The reason I wanted to write about this, is because I titled my Kickstarter "Girl Stories", and I know that a lot of feminists get riled up when women are called "girls," for the same reason that grown men do not want to be called boys. It seems belittling and patronizing. At the same time, I call myself a girl, or a geek girl, because it's a word I've struggled with my whole life, and because I strongly identify with childish things. I don't feel like an adult - I feel like a giant kid hiding in a woman's body. I know that my interests and favorite things are totally childish, and I'm ok with that; in fact, I love it. Watching Sesame Street and Yo Gabba Gabba BRINGS ME GREAT JOY. So girl just seems to fit; and since my project is especially geared towards young girls, that seemed to fit there too.

So, I'm not writing this to attack my feminist friends, or society at large. These are just my thoughts about the word "girl", and why I get kinda pissed about it. Call it the word of the day, if you will. I'd love it if you all would share your thoughts about this in the comments. Does being called a girl, as opposed to a woman, piss you off if you're female? Does it depend on who says it? Guys, do you worry about having interests that are stereotypically "girly"?
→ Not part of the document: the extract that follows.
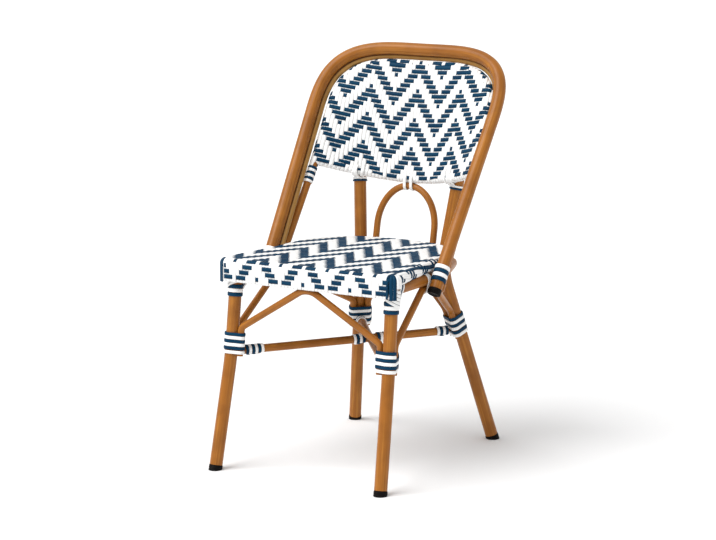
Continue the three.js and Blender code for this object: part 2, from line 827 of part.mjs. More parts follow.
// Stations of a winding: level bands with one short climb in each turn
function windingStations({ frame, members, levels, turnSteps }) {
  const outwardAt = (turn) => frame.e1.clone().multiplyScalar(Math.cos(turn))
    .addScaledVector(frame.e2, Math.sin(turn));
  const heightAt = (turn) => {
    const k = Math.min(levels.length - 1, Math.floor(turn / (2 * Math.PI)));
    const part = (turn - 2 * Math.PI * (k + 1) + climbTurn) / climbTurn;
    const next = levels[Math.min(levels.length - 1, k + 1)];
    return levels[k] + (next - levels[k]) * THREE.MathUtils.smoothstep(part, 0, 1);
  };
  const total = 2 * Math.PI * levels.length - climbTurn;
  const count = Math.round(total / (2 * Math.PI) * turnSteps);
  const choiceAt = (turn) => bundleChoice(frame, members, heightAt(turn), outwardAt(turn));
  const stations = [];
  const push = (turn, choice) => {
    stations.push({ station: heightAt(turn), outward: outwardAt(turn), choice });
  };
  for (let i = 0; i <= count; i += 1) {
    const turn = total * i / count;
    push(turn, choiceAt(turn));
    if (i < count && choiceAt(turn) !== choiceAt(total * (i + 1) / count)) {
      let low = turn;
      let high = total * (i + 1) / count;
      for (let k = 0; k < 20; k += 1) {
        const middle = (low + high) / 2;
        if (choiceAt(middle) === choiceAt(turn)) {
          low = middle;
        } else {
          high = middle;
        }
      }
      push(low, choiceAt(low));
      push(high, choiceAt(high));
    }
  }
  return stations;
}

function windingRings(options) {
  const { frame, members, band, turnSteps } = options;
  const halfWidth = (band - strandGap) / 2;
  const grow = 1 / Math.cos(Math.PI / turnSteps);
  return windingStations(options).map(({ station, outward, choice }) => {
    const at = (shift) => tubeSupport(frame, members[choice], station + shift, outward, grow);
    const low = at(-halfWidth);
    const high = at(halfWidth);
    const lift = outward.clone().multiplyScalar(strandThickness);
    return [low, high, high.clone().add(lift), low.clone().add(lift)];
  });
}

// Least distance between the corners of rings that lie more than half a turn apart
function leastGap(rings, perTurn) {
  let least = Infinity;
  for (let i = 0; i < rings.length; i += 1) {
    for (let j = i + Math.ceil(perTurn * freeTurnShare); j < rings.length; j += 1) {
      for (const a of rings[i]) {
        for (const b of rings[j]) {
          least = Math.min(least, a.distanceTo(b));
        }
      }
    }
  }
  return least;
}

function ribbonGeometry(rings) {
  const points = rings.flat().flatMap((spot) => [spot.x, spot.y, spot.z]);
  const faces = [];
  for (let i = 0; i < rings.length - 1; i += 1) {
    for (let j = 0; j < 4; j += 1) {
      const a = 4 * i + j;
      const b = 4 * i + (j + 1) % 4;
      faces.push(a, b + 4, a + 4, a, b, b + 4);
    }
  }
  const end = 4 * (rings.length - 1);
  faces.push(0, 2, 1, 0, 3, 2, end, end + 1, end + 2, end, end + 2, end + 3);
  return indexed(points, faces);
}

function binding(name, look, options) {
  const rings = windingRings({ turnSteps: wrapSteps, ...options });
  const turns = options.levels.length;
  if (turns > 1) {
    const gap = leastGap(rings, rings.length / turns);
    console.log(`${name}: least gap to itself ${gap.toFixed(2)} mm`);
  }
  return add(name, ribbonGeometry(rings), look);
}

// Two strands side by side, from the first band on
function pairBinding(name, bands, place, skipAfter = bands.count, skip = 0) {
  const levelOf = (i) => bands.start + bands.band * (i + 1 / 2) + (i >= skipAfter ? skip : 0);
  const whiteFirst = bands.whiteFirst ? 1 : 0;
  for (const [word, look, first] of [['navy', navy, whiteFirst], ['white', white, 1 - whiteFirst]]) {
    const levels = [];
    for (let i = first; i < bands.count; i += 2) {
      levels.push(levelOf(i));
    }
    binding(`${name}_${word}`, look, { ...place, band: bands.band, levels });
  }
}

function straight(from, to, radius) {
  return { point: from, direction: to.clone().sub(from).normalize(), radius };
}

// Lower leg bindings hold the leg and the ends of two braces
function legBinding(name, side, line, span, outer, climbSide) {
  const low = onLeg(line, span.foot);
  const high = onLeg(line, span.top);
  const members = [straight(low, high, legRadius + bendSlack)];
  for (const direction of [inward, outer]) {
    const from = besideAt(line, direction, span.foot);
    const to = besideAt(line, direction, span.top);
    members.push(straight(from, to, braceRadius));
  }
  const mirrored = members.map((member) => ({
    point: onSide(side, member.point),
    direction: onSide(side, member.direction),
    radius: member.radius,
  }));
  const axis = onSide(side, low.sub(high));
  const frame = bundleFrame(onSide(side, onLeg(line, span.middle)), axis, onSide(side, climbSide));
  const { above, below } = span.bands;
  const bands = { start: span.start, band: legBand, count: above + below };
  pairBinding(name, bands, { frame, members: mirrored }, above, studRoom);
  return { frame, members: mirrored };
}

const frontClimb = v3(1, 1, 0);
const rearClimb = v3(-1, 1, 0);
const bundles = {};
for (const [side, word] of [[1, 'right'], [-1, 'left']]) {
  const front = [side, frontLine, frontSpan, rearward, frontClimb];
  const rear = [side, rearLine, rearSpan, frontward, rearClimb];
  bundles[`front_${word}`] = legBinding(`front_binding_${word}`, ...front);
  bundles[`rear_${word}`] = legBinding(`rear_binding_${word}`, ...rear);
}

// Crossed stretchers: one long, one in two halves that meet it
function frontEnd(side) {
  return onSide(side, onLeg(frontLine, stretcherZ.front));
}

function rearEnd(side) {
  return onSide(side, onLeg(rearLine, stretcherZ.rear));
}

function bodyStart(bundle, centre, direction) {
  const { frame, members } = bundle;
  const outward = direction.clone().addScaledVector(frame.w, -direction.dot(frame.w)).normalize();
  const station = centre.clone().sub(frame.origin).dot(frame.w);
  const choice = bundleChoice(frame, members, station, outward);
  const grow = 1 / Math.cos(Math.PI / wrapSteps);
  const edge = tubeSupport(frame, members[choice], station, outward, grow).sub(centre).dot(outward);
  const lean = direction.angleTo(frame.w);
  const rim = (stretcherRadius + strandThickness + 2 * seatGap) * Math.abs(Math.cos(lean));
  return (edge + strandThickness + 2 * seatGap + rim) / Math.sin(lean);
}

function studStart(bundle, direction) {
  const lean = direction.angleTo(bundle.frame.w);
  return (legRadius + seatGap + studRadius * Math.abs(Math.cos(lean))) / Math.sin(lean);
}

function studProfile(stud, start) {
  return [[0, stud], [studRadius, stud], [studRadius, start], [stretcherRadius, start]];
}

function stretcherWrap(name, from, direction, start, count) {
  const members = [{ point: from, direction, radius: stretcherRadius }];
  const frame = bundleFrame(from, direction, v3(0, 0, -1));
  const bands = { start: start + seatGap, band: stretcherBand, count };
  pairBinding(name, bands, { frame, members });
}

const longFrom = frontEnd(-1);
const longTo = rearEnd(1);
const longWay = longTo.clone().sub(longFrom).normalize();
const longLength = longFrom.distanceTo(longTo);
const longStart = bodyStart(bundles.front_left, longFrom, longWay);
const longEnd = bodyStart(bundles.rear_right, longTo, longWay.clone().negate());
const nearEnd = studProfile(studStart(bundles.front_left, longWay), longStart);
const farEnd = studProfile(studStart(bundles.rear_right, longWay), longEnd);
const farTurned = farEnd.map(([r, h]) => [r, longLength - h]).reverse();
const longBar = latheOf([...nearEnd, ...farTurned], roundSides);
aim(add('stretcher_long', longBar, wood), longFrom, longTo);
stretcherWrap('stretcher_wrap_front_left', longFrom, longWay, longStart, frontWraps);
stretcherWrap('stretcher_wrap_rear_right', longTo, longWay.clone().negate(), longEnd, rearWraps);

const crossing = (() => {
  const share = frontEnd(1).x / (frontEnd(1).x + longTo.x);
  return frontEnd(1).lerp(rearEnd(-1), share);
})();
const skew = longWay.clone().cross(v3(-longWay.x, longWay.y, 0)).length();

function halfStretcher(name, wrapName, from, bundle, count) {
  const direction = crossing.clone().sub(from).normalize();
  const start = bodyStart(bundle, from, direction);
  const blunt = stretcherRadius * Math.sqrt(1 - skew * skew);
  const length = from.distanceTo(crossing) - (stretcherRadius + seatGap + blunt) / skew;
  const profile = studProfile(studStart(bundle, direction), start);
  profile.push([stretcherRadius, length], [0, length]);
  aim(add(name, latheOf(profile, roundSides), wood), from, crossing);
  stretcherWrap(wrapName, from, direction, start, count);
}

const { front_right: nearRight, rear_left: farLeft } = bundles;
const nearWrap = 'stretcher_wrap_front_right';
halfStretcher('stretcher_half_front', nearWrap, frontEnd(1), nearRight, frontWraps);
halfStretcher('stretcher_half_rear', 'stretcher_wrap_rear_left', rearEnd(-1), farLeft, rearWraps);

// Wraps on the long stretcher either side of the crossing
for (const [word, way] of [['front', -1], ['rear', 1]]) {
  const direction = longWay.clone().multiplyScalar(way);
  const members = [{ point: crossing, direction, radius: stretcherRadius }];
  const frame = bundleFrame(crossing, direction, v3(0, 0, -1));
  const first = crossOffset + stretcherBand / 2;
  const levels = [first, first + 2 * stretcherBand];
  binding(`crossing_wrap_${word}`, navy, { frame, members, band: stretcherBand, levels });
}

// Bindings at the tops of the front legs
for (const [side, word] of [[1, 'right'], [-1, 'left']]) {
  const topZ = seatHeight - topBindingDrop;
  const top = onSide(side, onLeg(frontLine, topZ));
  const low = onSide(side, onLeg(frontLine, topZ - 3 * topBand));
  const members = [straight(low, top, legRadius)];
  const frame = bundleFrame(top, low.clone().sub(top), v3(0, 1, 0));
  const bands = { start: 0, band: topBand, count: 3 };
  pairBinding(`top_binding_${word}`, bands, { frame, members });
}

// Bindings round the bow's tails, where they pass the seat
for (const [side, word] of [[1, 'right'], [-1, 'left']]) {
  const topHalf = bowBaseHalf + (bowHalf - bowBaseHalf) * bowWrapUp / bowShoulder;
  const top = onSide(side, backPoint(topHalf, bowWrapUp, 0));
  const tailHalf = bowBaseHalf - (bowHalf - bowBaseHalf) * bowTail / bowShoulder;
  const low = onSide(side, backPoint(tailHalf, -bowTail, 0));
  const frame = bundleFrame(top, low.clone().sub(top), v3(0, 1, 0));
  const place = { frame, members: [straight(low, top, bowRadius)], turnSteps: bowWrapSteps };
  const bands = { start: 0, band: bowBand, count: bowBands, whiteFirst: true };
  pairBinding(`bow_binding_${word}`, bands, place);
}

// Bindings on the hoop below the corners of the back panel
for (const [side, word] of [[1, 'right'], [-1, 'left']]) {
  const bindingUp = railCornerUp - bottomRailRadius - cornerDrop;
  const top = onSide(side, backPoint(limbHalf(bindingUp), bindingUp, hoopBehind));
  const low = onSide(side, backPoint(hoopHalf, 0, hoopBehind));
  const members = [straight(low, top, hoopRadius)];
  const frame = bundleFrame(top, low.clone().sub(top), v3(0, 1, 0));
  const bands = { start: 0, band: cornerBand, count: 6 };
  pairBinding(`corner_binding_${word}`, bands, { frame, members });
}

// White tie that holds the arch's crown to the bottom rail
const tieRail = bottomPath.getPointAt(0.5);
const tieMembers = [
  { point: tieRail, direction: v3(1, 0, 0), radius: bottomRailRadius + bendSlack },
  { point: v3(0, archTopY, archTopZ), direction: v3(1, 0, 0), radius: archRadius + bendSlack },
];
const tieFrame = bundleFrame(tieRail, v3(1, 0, 0), v3(0, 1, 0));
const tiePlace = { frame: tieFrame, members: tieMembers, turnSteps: bowWrapSteps };
binding('arch_tie', white, { ...tiePlace, band: tieBand, levels: [-tieBand / 2, tieBand / 2] });

// The origin goes to the middle of the bounding box, on the floor
chair.updateMatrixWorld(true);
const middle = new THREE.Box3().setFromObject(chair).getCenter(v3(0, 0, 0));
chair.position.set(-middle.x, -middle.y, 0);

export default chair;
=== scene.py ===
import math

import bmesh
import bpy
import numpy as np
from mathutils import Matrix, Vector


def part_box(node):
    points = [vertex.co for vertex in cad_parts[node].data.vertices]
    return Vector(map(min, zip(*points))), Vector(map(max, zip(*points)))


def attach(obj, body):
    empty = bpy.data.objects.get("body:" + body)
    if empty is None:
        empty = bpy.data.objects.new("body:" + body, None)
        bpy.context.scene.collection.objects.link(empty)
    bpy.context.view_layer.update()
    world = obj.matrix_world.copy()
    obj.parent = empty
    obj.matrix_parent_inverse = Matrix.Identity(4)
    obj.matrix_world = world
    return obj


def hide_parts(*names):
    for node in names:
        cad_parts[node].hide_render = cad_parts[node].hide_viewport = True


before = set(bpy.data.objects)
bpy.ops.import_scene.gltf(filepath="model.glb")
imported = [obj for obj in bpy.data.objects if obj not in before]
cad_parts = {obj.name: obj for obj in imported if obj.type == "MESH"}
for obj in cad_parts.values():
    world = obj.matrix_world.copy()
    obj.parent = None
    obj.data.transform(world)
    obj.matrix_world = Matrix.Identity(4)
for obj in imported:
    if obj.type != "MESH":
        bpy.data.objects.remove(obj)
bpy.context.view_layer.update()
mm = 0.001
touchGap = 0.3  # between pieces that touch, in millimetres as all sizes of the chair
sides = (("right", np.array((1, 1, 1))), ("left", np.array((-1, 1, 1))))
towardsMiddle = np.array((-1.0, 0, 0))  # on the right side
rearward = np.array((0, 1.0, 0))
downward = np.array((0, 0, -1.0))

for leftover in ("Cube", "Camera", "Light"):  # what Blender opens with
    if leftover in bpy.data.objects:
        bpy.data.objects.remove(bpy.data.objects[leftover])

seat = {
    "frontY": -237, "rearY": 175, "waistY": -50, "top": 457, "frontHalf": 221, "backHalf": 196.5,
    "corner": 20, "power": 2.8, "roll": 13.5, "apronBottom": 405, "middleY": -30.0,
}
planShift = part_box("seat_weave")[0].y / mm - seat["frontY"]  # the part's y 0 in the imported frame


def place(x, y, z):
    return Vector((x, y + planShift, z)) * mm


# Materials
def newGroup(name, vectors, colors):
    group = bpy.data.node_groups.new(name, "ShaderNodeTree")
    for labels, kind in ((vectors, "NodeSocketVector"), (colors, "NodeSocketColor")):
        for label in labels:
            group.interface.new_socket(name=label, in_out="INPUT", socket_type=kind)
    for label, kind in (("Color", "Color"), ("Roughness", "Float"), ("Height", "Float")):
        group.interface.new_socket(name=label, in_out="OUTPUT", socket_type="NodeSocket" + kind)
    return group, group.nodes.new("NodeGroupInput").outputs


# Each input gets a link where a socket is given, or else a fixed value
def fillInputs(tree, node, inputs):
    for label, given in inputs.items():
        if isinstance(given, bpy.types.NodeSocket):
            tree.links.new(given, node.inputs[label])
        else:
            node.inputs[label].default_value = given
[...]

So btw, my Kickstarter has 5 days left. I would LOVE to raise a ton more money, but what I REALLY want is for everyone in the world to see it. Like, EVERYONE. I'm incredibly proud of it; it was a huge accomplishment for me, and it is the beginning of a project that I will be spending the next 6 months working on. Thanks to all of you, it will be successful, but please help me out and keep telling everyone. I don't care if no one donates another cent. I just want the world to know about Girl Stories. Thanks everyone:)



Anonymous said...

Go Lori! Yeah!!

Candice Hartsough McDonald said...

I actually feel more uncomfortable when someone calls me a woman. I totally know what you mean when you say you're a kid inside a woman's body.